Natural light matters too. Heavy drapes, damaged blinds, and dirty windows can work against an otherwise strong listing. Before showings, open everything up and let the house feel airy.
Kitchens sell homes, but full remodels do not always pay off
Sellers often assume the kitchen needs a complete renovation before going on the market. Sometimes it does. More often, it needs a smart edit.
If cabinets are structurally sound, painting or refinishing them can dramatically improve the room for far less than replacement. New hardware, updated lighting, fresh caulk, and a simple faucet swap can also make the kitchen feel current. If countertops are badly worn, replacing them may be worth it, but that depends on the price point of the home and what buyers expect in that neighborhood.
What usually does not make sense is installing a luxury kitchen in a house where the surrounding market will not support it. A beautiful renovation can still be the wrong financial choice if buyers see it as over-improved for the area.
Bathrooms should feel fresh, not fancy
The same principle applies to bathrooms. Buyers want clean, bright, and functional. They are less concerned with high-end finishes than sellers sometimes expect.
Regrouting tile, replacing a dated mirror, updating vanity lighting, installing a new faucet, and swapping out worn toilet seats can go a long way. If the vanity is in rough shape, replacing it may be worthwhile. If the layout works and the surfaces are clean, a total gut job is often unnecessary.
A bathroom that feels spotless and simple tends to perform better than one with trendy finishes that may not appeal to everyone.
Curb appeal still shapes the sale
Before buyers see your floors, countertops, or staging, they see the front of the house. That first impression influences how they interpret everything that follows.
The good news is that curb appeal does not have to be expensive. Pressure washing, fresh mulch, trimmed landscaping, a newly painted front door, and updated house numbers can make a meaningful difference. If the mailbox, porch light, or front hardware looks worn, replacing those pieces is usually money well spent.
In Florida, exterior presentation also signals maintenance. Buyers are often alert to roof age, drainage issues, wood rot, and general weather wear. A tidy exterior gives reassurance that the property has been cared for, even before inspections begin.
Flooring can help or hurt more than sellers expect
Few things pull down buyer perception faster than damaged flooring. Stained carpet, cracked tile, peeling vinyl, and heavily scratched surfaces can make an otherwise solid home feel tired.
That does not mean every seller should install all-new flooring.
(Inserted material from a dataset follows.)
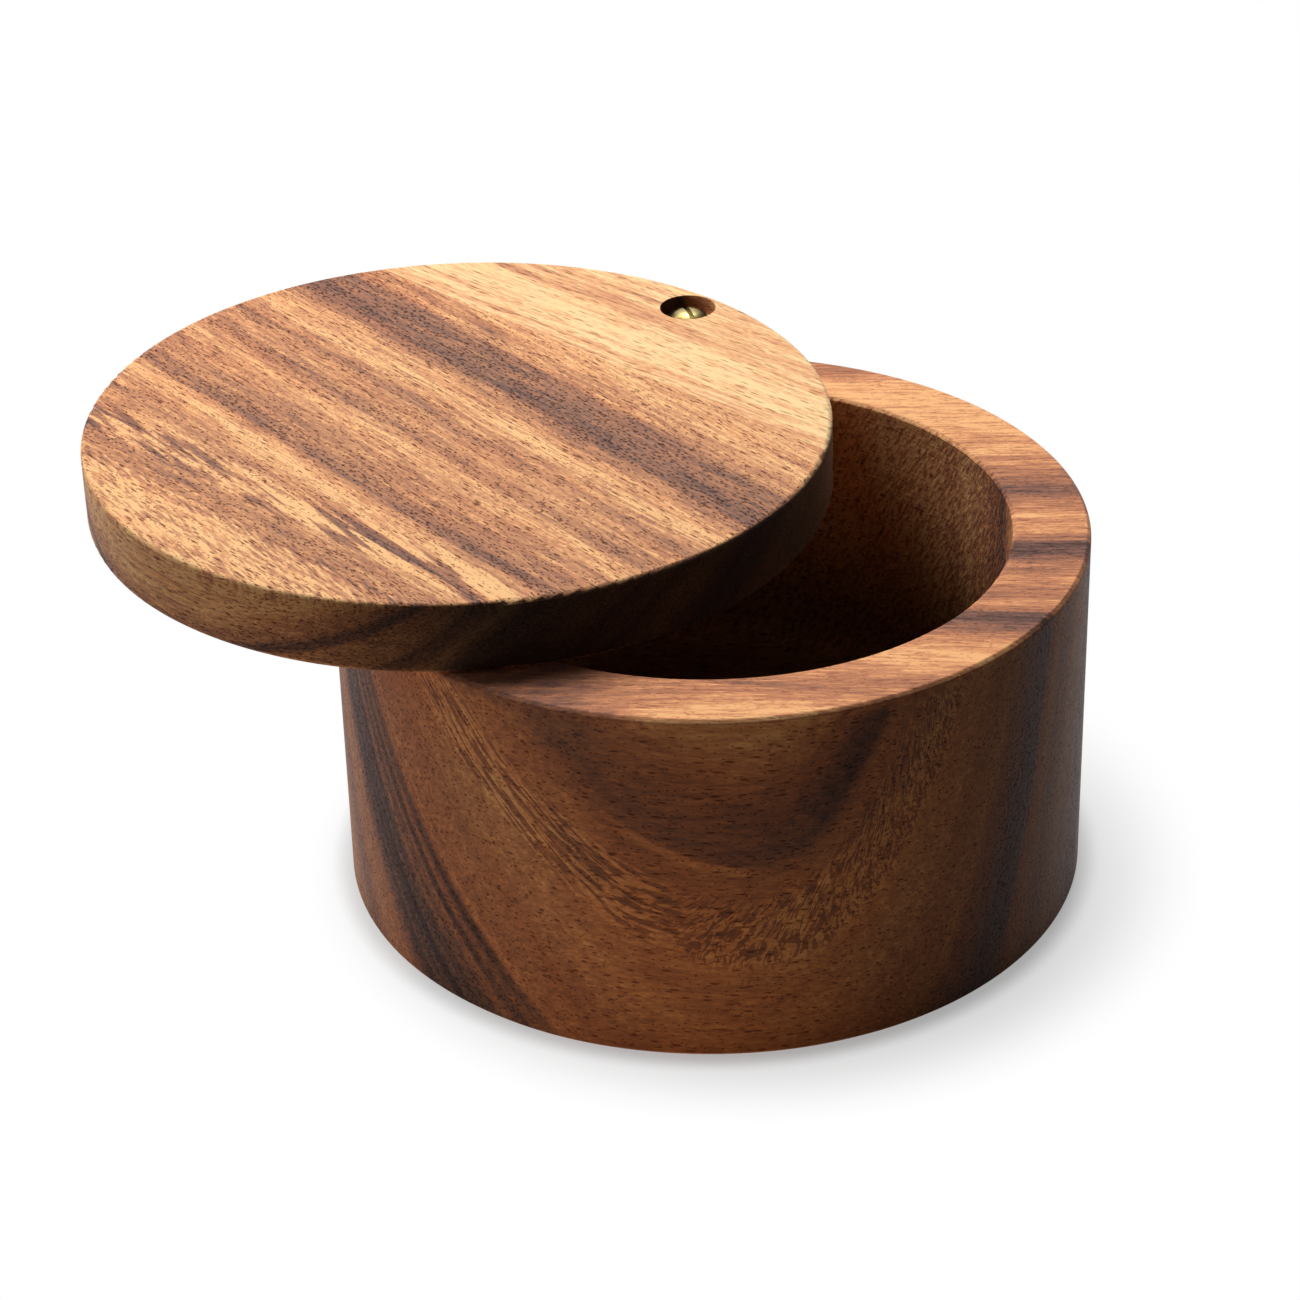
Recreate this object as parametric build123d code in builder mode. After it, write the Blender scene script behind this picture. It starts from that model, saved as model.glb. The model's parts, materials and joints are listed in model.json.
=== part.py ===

Sometimes a professional deep clean is enough. Sometimes replacing carpet in just the bedrooms makes sense. In other cases, inconsistent flooring from room to room creates visual clutter and is worth correcting.
The best choice depends on the condition of what you already have and the price bracket of your home. A modest, clean, cohesive flooring update usually delivers better value than an expensive material upgrade buyers may not pay extra for.
Do not ignore the systems buyers worry about
Cosmetic upgrades get attention, but mechanical concerns shape offers. If the HVAC is not functioning properly, the water heater is leaking, or visible plumbing issues exist, those problems can overshadow every decorative improvement you make.
Florida buyers are also sensitive to practical ownership costs. Anything that supports confidence in the home’s condition can be valuable, especially if the property is older or has sat vacant. This does not mean you need to replace every aging system before listing. It means you should know what is working, what is not, and what needs repair now versus what can be priced accordingly.
That is where strategy matters. Some updates should be completed before the home hits the market. Others may be better handled through pricing, disclosures, or negotiation planning.
The best upgrades before selling house depend on your price point
A condo, a downtown bungalow, and a waterfront property do not all need the same pre-listing plan. Buyer expectations change based on location, property type, and price range.
In an entry-level home, buyers may care most about clean finishes, working systems, and affordability. In a higher-end property, details like designer lighting, polished outdoor spaces, and a more refined kitchen presentation may matter more. For waterfront or coastal homes, maintenance cues carry extra weight because buyers are already thinking about exposure to salt air, moisture, and insurance-related considerations.
This is why a generic renovation checklist can be misleading. The right upgrades are market-specific and budget-specific.
Where sellers often overspend
The most common mistake is doing too much in the wrong places. Custom built-ins, high-end appliances, luxury wallpaper, elaborate landscaping, and major layout changes rarely offer the best return right before a sale unless the home is in a segment where buyers truly expect them.
Another mistake is upgrading one room so aggressively that the rest of the house feels left behind. A brand-new luxury kitchen next to original bathrooms and worn flooring can make the home feel inconsistent rather than elevated.
If you are trying to spend wisely, aim for cohesion. Buyers respond well when the whole property feels fresh, even if no single finish is especially extravagant.
A smarter way to decide what to do
Before spending money, get clear on three things: your likely buyer, your likely list price, and the condition issues that could weaken your position. From there, prioritize improvements that either increase visual appeal immediately or remove objections that could show up during showings and inspections.
This is where local guidance matters. A thoughtful pre-listing walk-through can help you separate upgrades that add value from upgrades that simply add cost. Sometimes the best move is paint, lighting, landscaping, and repairs. Sometimes it is flooring and a light kitchen refresh. Sometimes the right answer is to do less, price correctly, and let the next owner take on the bigger renovations.
At Kinest Realty, that kind of planning is part of helping sellers make calm, informed decisions instead of expensive guesses.
If you are preparing to sell, think less about impressing buyers with big renovations and more about making the home feel easy to trust. That is often what turns a showing into an offer.